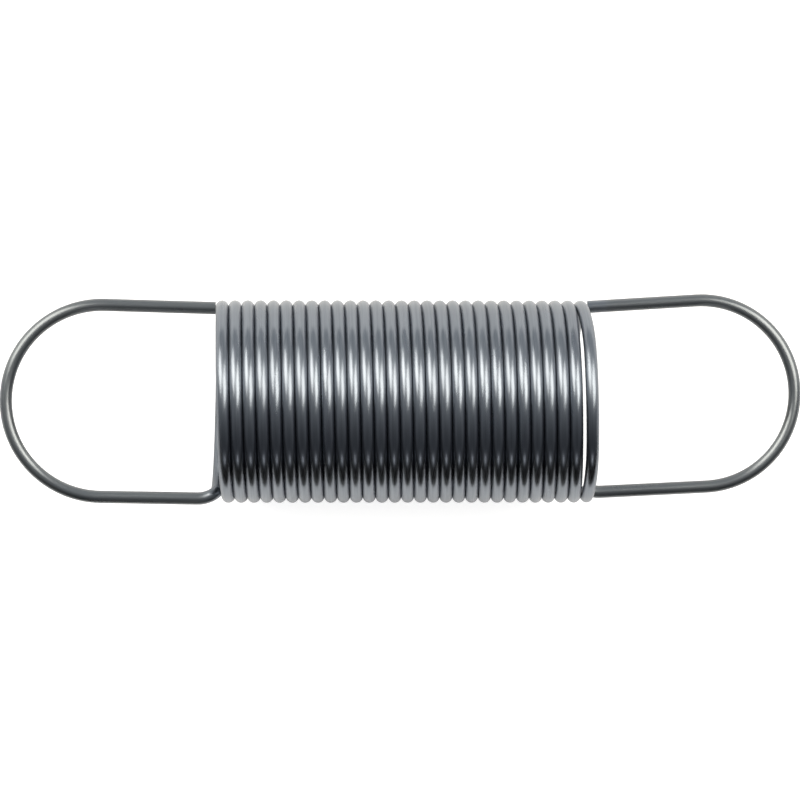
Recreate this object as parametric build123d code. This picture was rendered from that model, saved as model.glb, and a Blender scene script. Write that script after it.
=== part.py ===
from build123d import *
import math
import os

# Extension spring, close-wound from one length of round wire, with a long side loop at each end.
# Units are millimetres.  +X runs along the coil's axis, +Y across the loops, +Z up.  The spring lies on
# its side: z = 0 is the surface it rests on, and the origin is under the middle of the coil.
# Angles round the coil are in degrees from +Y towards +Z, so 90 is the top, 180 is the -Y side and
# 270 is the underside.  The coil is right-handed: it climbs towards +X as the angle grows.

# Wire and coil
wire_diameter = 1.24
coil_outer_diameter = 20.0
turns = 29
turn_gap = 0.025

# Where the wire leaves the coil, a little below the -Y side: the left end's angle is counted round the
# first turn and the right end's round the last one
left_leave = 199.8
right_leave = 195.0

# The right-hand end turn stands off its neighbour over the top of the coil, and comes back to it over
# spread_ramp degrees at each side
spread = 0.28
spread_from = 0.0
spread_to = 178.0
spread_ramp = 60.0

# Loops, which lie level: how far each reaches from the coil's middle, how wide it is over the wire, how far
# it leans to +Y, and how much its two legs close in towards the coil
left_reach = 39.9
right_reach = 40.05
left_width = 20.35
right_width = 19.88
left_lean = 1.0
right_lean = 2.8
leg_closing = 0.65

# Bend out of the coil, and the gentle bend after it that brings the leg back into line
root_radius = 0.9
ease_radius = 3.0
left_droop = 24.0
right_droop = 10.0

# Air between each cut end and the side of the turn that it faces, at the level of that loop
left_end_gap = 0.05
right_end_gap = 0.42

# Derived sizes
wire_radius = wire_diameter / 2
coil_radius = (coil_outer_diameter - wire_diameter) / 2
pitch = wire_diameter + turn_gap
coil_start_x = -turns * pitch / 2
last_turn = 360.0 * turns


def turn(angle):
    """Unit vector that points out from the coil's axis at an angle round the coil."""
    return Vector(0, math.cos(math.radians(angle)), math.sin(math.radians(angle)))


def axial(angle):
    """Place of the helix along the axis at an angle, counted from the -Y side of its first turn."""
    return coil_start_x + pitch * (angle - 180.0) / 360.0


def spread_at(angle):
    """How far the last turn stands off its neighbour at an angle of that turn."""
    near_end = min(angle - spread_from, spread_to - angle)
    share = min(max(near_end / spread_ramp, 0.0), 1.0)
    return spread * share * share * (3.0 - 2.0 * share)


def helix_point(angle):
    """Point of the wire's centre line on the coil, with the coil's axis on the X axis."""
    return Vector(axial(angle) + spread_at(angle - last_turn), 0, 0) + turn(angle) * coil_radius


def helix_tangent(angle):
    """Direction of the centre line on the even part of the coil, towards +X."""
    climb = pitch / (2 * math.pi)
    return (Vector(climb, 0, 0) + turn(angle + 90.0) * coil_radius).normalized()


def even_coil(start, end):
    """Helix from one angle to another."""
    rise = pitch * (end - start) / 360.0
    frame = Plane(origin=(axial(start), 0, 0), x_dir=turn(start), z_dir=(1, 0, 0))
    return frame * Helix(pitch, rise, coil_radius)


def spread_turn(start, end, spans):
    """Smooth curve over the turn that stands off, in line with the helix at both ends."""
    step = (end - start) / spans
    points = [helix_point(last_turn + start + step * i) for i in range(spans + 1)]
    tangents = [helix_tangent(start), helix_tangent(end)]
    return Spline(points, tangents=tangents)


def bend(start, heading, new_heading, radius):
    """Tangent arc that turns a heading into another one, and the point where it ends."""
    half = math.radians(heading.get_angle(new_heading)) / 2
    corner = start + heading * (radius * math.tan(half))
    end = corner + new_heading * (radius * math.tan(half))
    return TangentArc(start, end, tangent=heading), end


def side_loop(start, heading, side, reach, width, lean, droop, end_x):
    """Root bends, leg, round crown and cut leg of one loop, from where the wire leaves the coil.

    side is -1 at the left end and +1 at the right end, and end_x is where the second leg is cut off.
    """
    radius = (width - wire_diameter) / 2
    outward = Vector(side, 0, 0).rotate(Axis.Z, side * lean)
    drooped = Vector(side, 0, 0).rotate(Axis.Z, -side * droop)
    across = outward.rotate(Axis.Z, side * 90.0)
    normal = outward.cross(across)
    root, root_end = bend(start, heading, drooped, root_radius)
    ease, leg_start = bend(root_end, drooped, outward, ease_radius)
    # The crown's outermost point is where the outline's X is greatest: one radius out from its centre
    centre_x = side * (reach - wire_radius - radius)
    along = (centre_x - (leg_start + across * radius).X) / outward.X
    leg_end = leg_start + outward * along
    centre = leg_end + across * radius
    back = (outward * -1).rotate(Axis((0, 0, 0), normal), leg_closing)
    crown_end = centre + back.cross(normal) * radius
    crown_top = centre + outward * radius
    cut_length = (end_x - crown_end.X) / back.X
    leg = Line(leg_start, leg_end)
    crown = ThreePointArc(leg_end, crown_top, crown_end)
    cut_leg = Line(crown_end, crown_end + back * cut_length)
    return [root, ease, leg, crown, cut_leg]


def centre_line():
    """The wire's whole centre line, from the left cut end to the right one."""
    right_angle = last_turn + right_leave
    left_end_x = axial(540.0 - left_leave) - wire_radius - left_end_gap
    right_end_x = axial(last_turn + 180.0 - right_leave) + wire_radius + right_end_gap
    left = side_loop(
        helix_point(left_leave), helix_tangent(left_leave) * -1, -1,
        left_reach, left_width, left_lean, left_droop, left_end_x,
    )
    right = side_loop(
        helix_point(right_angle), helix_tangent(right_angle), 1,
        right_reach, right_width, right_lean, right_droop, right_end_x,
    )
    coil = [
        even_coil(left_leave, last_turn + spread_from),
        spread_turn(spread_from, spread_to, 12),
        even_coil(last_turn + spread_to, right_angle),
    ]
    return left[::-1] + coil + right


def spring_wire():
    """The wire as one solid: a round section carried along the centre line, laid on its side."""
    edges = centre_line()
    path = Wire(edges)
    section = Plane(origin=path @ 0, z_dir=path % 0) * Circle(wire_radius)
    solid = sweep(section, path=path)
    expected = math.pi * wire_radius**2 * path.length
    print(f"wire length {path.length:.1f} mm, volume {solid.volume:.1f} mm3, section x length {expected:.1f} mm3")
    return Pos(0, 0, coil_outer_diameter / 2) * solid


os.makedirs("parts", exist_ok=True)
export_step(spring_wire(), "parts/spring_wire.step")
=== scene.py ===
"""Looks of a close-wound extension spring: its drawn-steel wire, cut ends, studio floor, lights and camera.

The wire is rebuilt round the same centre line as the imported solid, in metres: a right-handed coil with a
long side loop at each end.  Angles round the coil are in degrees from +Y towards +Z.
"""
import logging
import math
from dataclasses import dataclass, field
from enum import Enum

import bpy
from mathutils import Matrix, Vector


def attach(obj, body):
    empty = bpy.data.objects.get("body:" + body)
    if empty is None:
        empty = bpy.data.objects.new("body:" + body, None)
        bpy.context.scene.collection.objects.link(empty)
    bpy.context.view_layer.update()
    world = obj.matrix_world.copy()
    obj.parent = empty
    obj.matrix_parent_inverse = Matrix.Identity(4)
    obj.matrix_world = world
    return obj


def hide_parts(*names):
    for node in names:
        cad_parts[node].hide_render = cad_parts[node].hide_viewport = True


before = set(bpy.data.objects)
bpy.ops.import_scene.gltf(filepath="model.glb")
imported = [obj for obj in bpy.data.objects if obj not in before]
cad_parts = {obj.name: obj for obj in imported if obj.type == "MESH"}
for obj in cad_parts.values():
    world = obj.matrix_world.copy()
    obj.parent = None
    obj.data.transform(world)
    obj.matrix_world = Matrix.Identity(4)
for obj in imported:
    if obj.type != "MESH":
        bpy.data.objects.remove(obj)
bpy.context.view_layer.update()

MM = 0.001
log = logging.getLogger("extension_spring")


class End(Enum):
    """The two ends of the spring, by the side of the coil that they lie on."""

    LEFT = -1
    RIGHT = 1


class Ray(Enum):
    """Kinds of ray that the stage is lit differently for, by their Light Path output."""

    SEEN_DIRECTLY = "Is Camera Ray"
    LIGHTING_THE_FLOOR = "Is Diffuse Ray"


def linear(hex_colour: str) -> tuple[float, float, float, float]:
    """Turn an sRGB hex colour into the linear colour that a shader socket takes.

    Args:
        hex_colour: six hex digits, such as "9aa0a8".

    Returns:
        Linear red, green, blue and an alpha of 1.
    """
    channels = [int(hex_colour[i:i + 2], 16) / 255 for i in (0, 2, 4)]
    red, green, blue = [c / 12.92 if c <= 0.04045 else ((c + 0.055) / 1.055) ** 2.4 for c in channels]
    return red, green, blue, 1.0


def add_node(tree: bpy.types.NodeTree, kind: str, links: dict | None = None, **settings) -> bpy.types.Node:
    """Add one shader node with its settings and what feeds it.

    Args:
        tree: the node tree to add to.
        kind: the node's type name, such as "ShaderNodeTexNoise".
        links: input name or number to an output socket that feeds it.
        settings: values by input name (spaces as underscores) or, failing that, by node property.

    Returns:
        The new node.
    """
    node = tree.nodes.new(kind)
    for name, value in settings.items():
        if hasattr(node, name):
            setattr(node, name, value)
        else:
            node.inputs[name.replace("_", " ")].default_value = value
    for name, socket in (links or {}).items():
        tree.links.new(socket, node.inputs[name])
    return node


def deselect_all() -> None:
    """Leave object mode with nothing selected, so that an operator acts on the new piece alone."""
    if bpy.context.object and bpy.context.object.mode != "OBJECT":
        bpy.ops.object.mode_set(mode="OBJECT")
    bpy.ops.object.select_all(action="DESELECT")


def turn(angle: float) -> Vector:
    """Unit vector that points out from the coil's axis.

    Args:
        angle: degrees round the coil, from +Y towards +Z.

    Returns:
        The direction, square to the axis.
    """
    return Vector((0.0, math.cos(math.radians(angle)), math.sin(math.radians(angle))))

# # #

== Problem description ==
Copy out the listing above, line by line and exactly, from its first line to the line holding "right_leave = 195.0", inclusive.

== Output of the exercise ==
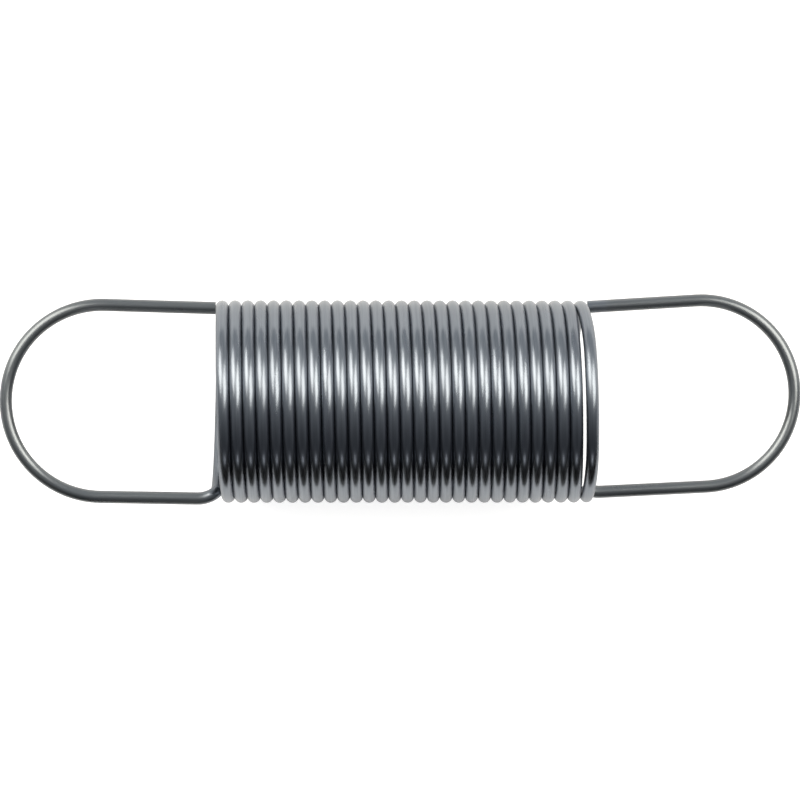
Recreate this object as parametric build123d code. This picture was rendered from that model, saved as model.glb, and a Blender scene script. Write that script after it.
=== part.py ===
from build123d import *
import math
import os

# Extension spring, close-wound from one length of round wire, with a long side loop at each end.
# Units are millimetres.  +X runs along the coil's axis, +Y across the loops, +Z up.  The spring lies on
# its side: z = 0 is the surface it rests on, and the origin is under the middle of the coil.
# Angles round the coil are in degrees from +Y towards +Z, so 90 is the top, 180 is the -Y side and
# 270 is the underside.  The coil is right-handed: it climbs towards +X as the angle grows.

# Wire and coil
wire_diameter = 1.24
coil_outer_diameter = 20.0
turns = 29
turn_gap = 0.025

# Where the wire leaves the coil, a little below the -Y side: the left end's angle is counted round the
# first turn and the right end's round the last one
left_leave = 199.8
right_leave = 195.0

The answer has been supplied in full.